COPYRIGHTED MATERIAL: As stated in our program policies, AdSense publishers are not permitted to
place Google ads on sites with content related to hacking or cracking. For
example, sites showing ads may not provide instructions or equipment to
illegally access or tamper with software, servers, or websites.
GOOGLE PRODUCT ABUSE: Publishers are not permitted to promote the abuse of
any Google product, such as YouTube, Orkut, or Blogger. This includes
providing the means to circumvent the policies of these or other Google
products, such as by allowing users to download YouTube videos.
ACTION TAKEN: We have disabled ad serving to your site.
ACCOUNT STATUS: ACTIVE
Your AdSense account remains active. However, please note that our team
reserves the right to disable your account at any time. As such, we
encourage you to become familiar with our program policies and monitor
your network accordingly.
Issue ID# xxxxxxx
Understanding The Google Adsense Account Disabling:
I already wrote about how to avoid violating AdSense policies. However, while you were aware of the fact that the AdSense team does not allow us to host copyrighted content, I think You did not realize that if you are linking to sites that share copyrighted material illegally, this is considered a policy violation. Mr. Amit Banerjee has given a detailed description on this subject which is worth reading.
In short, if your blog has external links which link to pages or websites that are distributing copyrighted content, your AdSense account might be in danger. I must say, however, that this is certainly a gray area, as many sites that are famous for free file hosting such as RapidShare and many others including torrent sites might fall into the same category.
Google has published the AdSense policy FAQs, a page that answers several of the most asked questions about AdSense and potential policy violations. Questions include whether "a girl in the bikini" is considered adult content, if you are allowed to link to adult sites, or whether it is okay to use fixed ads.
Not acceptable here are for instance sites "that assist or enable users to download streaming videos if prohibited by the content provider, such as those found on YouTube and Google Video", and this was exactly the reason why ad serving has been disabled on the example site.
If you have not received an email, you can check in your Adsense dashboard where you should see the message as well.
Let’s assume your AdSense Ad serving has been disabled for a particular site, but your account is still active. Here are the steps you can take to re-initiate your AdSense serving on that particular site:
Fixing Google AdSense ad serving has been disabled to your site
Cleaning your full site
Now You have to take the decision that gives up on Adsense on the site and finds other monetization methods or tries and resolves the issue by cleaning up the site.
Now You have to delete all the all contents, e.g. pages or articles, that are in violation of those guidelines, another to edit pages so that they fall into the acceptable category.
I suggest you that ask someone else to look over the site to make sure that everything is in order. He should understand the policy of Adsense is the best instance.
The Policy Violation appeal
You can use this form to appeal the decision. What you need to include is your name, publisher ID (that you find in the code), the Issue ID number which you find in the email, and the affected site.

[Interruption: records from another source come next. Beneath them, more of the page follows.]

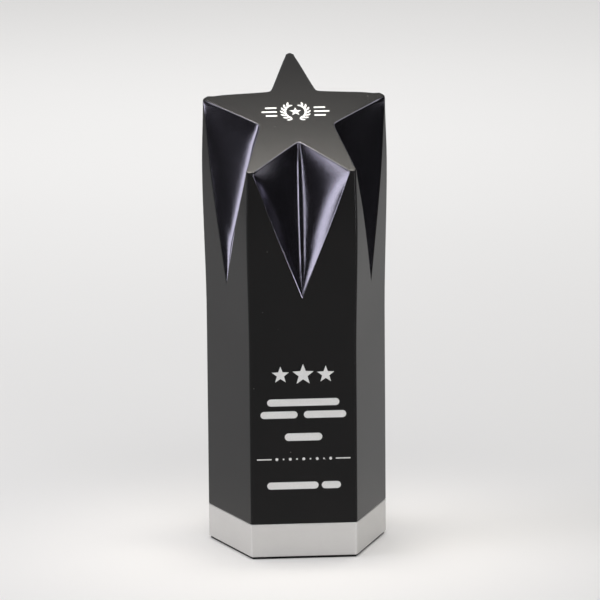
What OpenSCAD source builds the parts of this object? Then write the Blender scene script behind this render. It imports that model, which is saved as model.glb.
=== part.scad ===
// Star trophy: a solid cast column of five faces whose slanted top is a five-pointed star.
// A dished scoop is cut into each face, from the notch between two points of the star down to a sharp tip.
// The column is screwed and pinned to a flush aluminium base that stands on a soft pad.
// Millimetres, +Z up. The front face looks along -Y. The origin is the middle of the resting face,
// on the line that the five points of the star radiate from.

/* [Column plan] */
// Width of the front face between its two corner lines
front_w = 44; // [34:0.5:52]
// Width across the two side corners
span_w = 75.5; // [64:0.5:92]
// Distance from the star's centre line to the front face
front_reach = 30; // [25:0.5:38]
// Distance of the side corners behind the star's centre line
side_reach = 9.2; // [5:0.1:12]
// Distance from the star's centre line to the back corner
back_reach = 32.5; // [27:0.5:40]
// Radius of the column's upright edges
edge_r = 1.2; // [0.5:0.1:2.4]

/* [Heights] */
// Height of the column's front face above the base
column_h = 149; // [122:1:190]
// Slope of the star, in degrees from level
star_tilt = 32; // [22:1:40]
// Height of the aluminium base
base_h = 14; // [13:0.5:20]
// Thickness of the pad under the base
pad_t = 1; // [0.6:0.1:3]
// Distance of the pad's outline inside the base's outline
pad_inset = 0.8; // [0.3:0.1:3]

/* [Star and scoops] */
// Distance of the star's front notch from its centre line
front_notch_r = 14.3; // [11:0.1:18]
// Distance of the two side notches from the centre line
side_notch_r = 16.1; // [12:0.1:20]
// Distance of the two back notches from the centre line
back_notch_r = 15.2; // [12:0.1:19]
// Width left beside a rounded corner where the front scoop starts
front_tip_flat = 1.6; // [0.3:0.1:3]
// Width left beside a rounded corner where the two side scoops start
side_tip_flat = 0.3; // [0.2:0.1:3]
// Width left beside a rounded corner where the two back scoops start
back_tip_flat = 1.1; // [0.2:0.1:3]
// Height of the front scoop's lower tip above the base
scoop_tip_h = 96; // [84:0.5:108]
// How much higher the other scoops' lower tips are
side_tip_rise = 2.5; // [0:0.5:6]
// Height of the square lip between the star and the top of each scoop
scoop_lip = 0.5; // [0.2:0.1:1.2]
// How far each half of a scoop is dished below a flat cut
scoop_dish = 1.1; // [0:0.1:2]

/* [Swell of the upper column] */
// How far the front face swells outwards at its fullest height
swell = 1.05; // [0:0.05:2.5]
// Share of the local height where the swell starts
swell_start = 0.47; // [0.47:0.01:0.6]
// Share of the local height where the swell is fullest
swell_peak = 0.84; // [0.7:0.01:0.92]
// Share of the swell that is left at the star
swell_left = 0.45; // [0:0.05:0.6]

/* [Screws, inserts and dowels] */
// Distance of the three screws from the star's centre line
screw_ring_r = 17; // [14:0.5:20]
// Thread diameter of the screws
screw_d = 5; // [4:0.5:6]
// Length of a screw under its head
screw_len = 20; // [16:1:24]
// Diameter of a screw's head
head_d = 8.5; // [7:0.1:9]
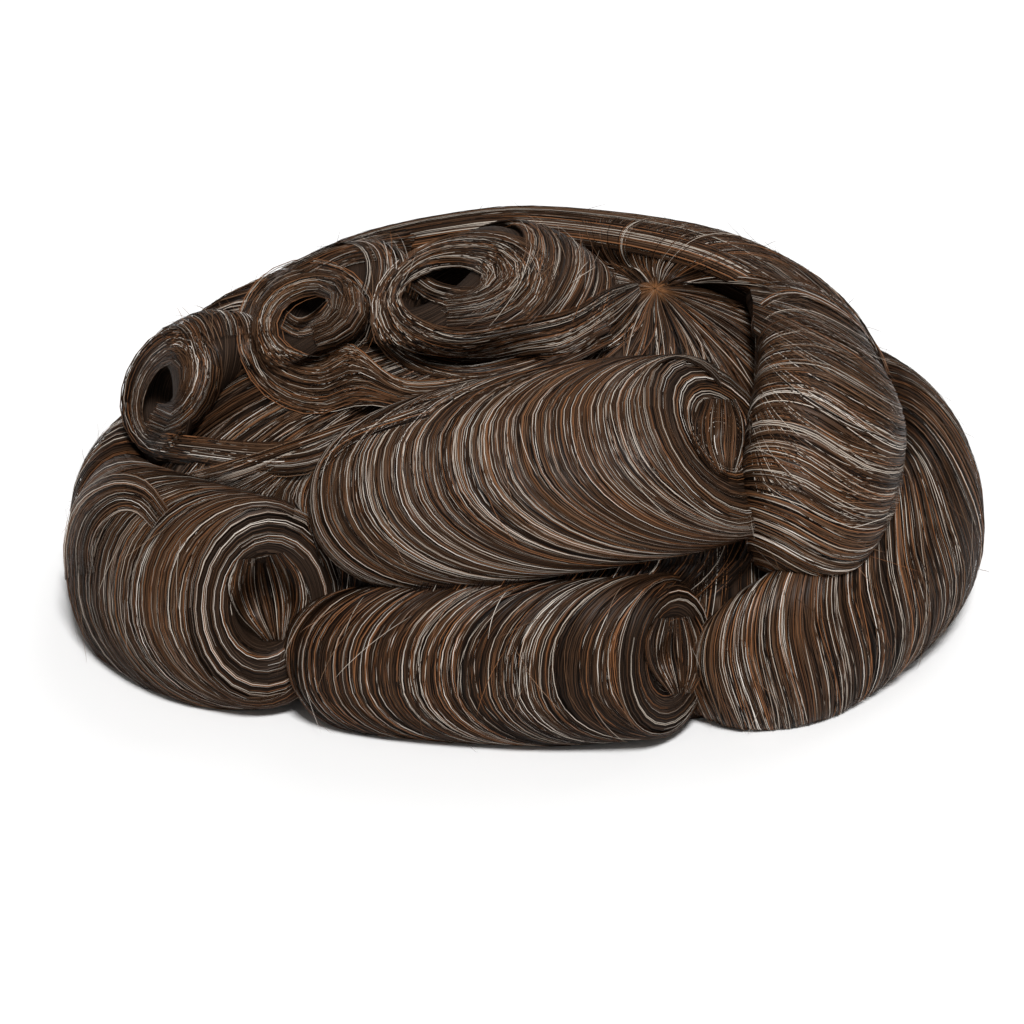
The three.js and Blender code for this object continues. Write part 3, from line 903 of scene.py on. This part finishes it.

ou also need to explain what you have done to your site to comply with the policies. It is usually enough to explain that you went through all contents on the site and deleted or removed any content that violated the policies. It is also a good idea to promise that this won't be happening again and that you have instructed all other authors of the site as well.
Sending Mail Format
Hey AdSense Team,
I have been an AdSense publisher for the past three years, and it has been one of the main monetization methods for my blog network. I make sure to follow all of the quality guidelines and best practices mentioned for AdSense. A couple of days back, I got an email stating that some of my content is violating AdSense TOS, and I removed the content immediately. A week later I got another email stating that the AdSense ads were disabled for that particular site.
I believe this is a mistake, as I have made all necessary changes as requested. I would like to have a second review of my issue, ID=#####, and I am willing to work closely with you to make any changes necessary to offer more value. Looking forward to your response.
Then sent your email using the contact form, along with all necessary details such as publisher’s ID, issue ID and the URL of the affected site.
It will take 3-7 business days before you receive an answer. Sometimes you may not even receive an answer but will notice that ad serving has been re.enabled on the site.
If you have not received an email after a week, I suggest you politely use the form again asking for an update on the policy appeal.
If your appeal is denied, you usually have the option to appeal a second time after you went through your site again first of course.
So, if you face any such issues with AdSense banning a particular site of yours’, you know what steps you need to take to correct the issue, and how to get AdSense re-enabled.
I suggest that you take care to maintain the quality of your blog, do not copy and paste, and do not place ads on domains which contain auto-curated content. Indeed, if you are using any other method to automate your site, it is time to rethink your strategy, as the AdSense team is getting more and more strict about their policies.
Have you faced any such issues recently? Is your account renabled now? What corrective actions did you take and what channels did you use to contact the AdSense team?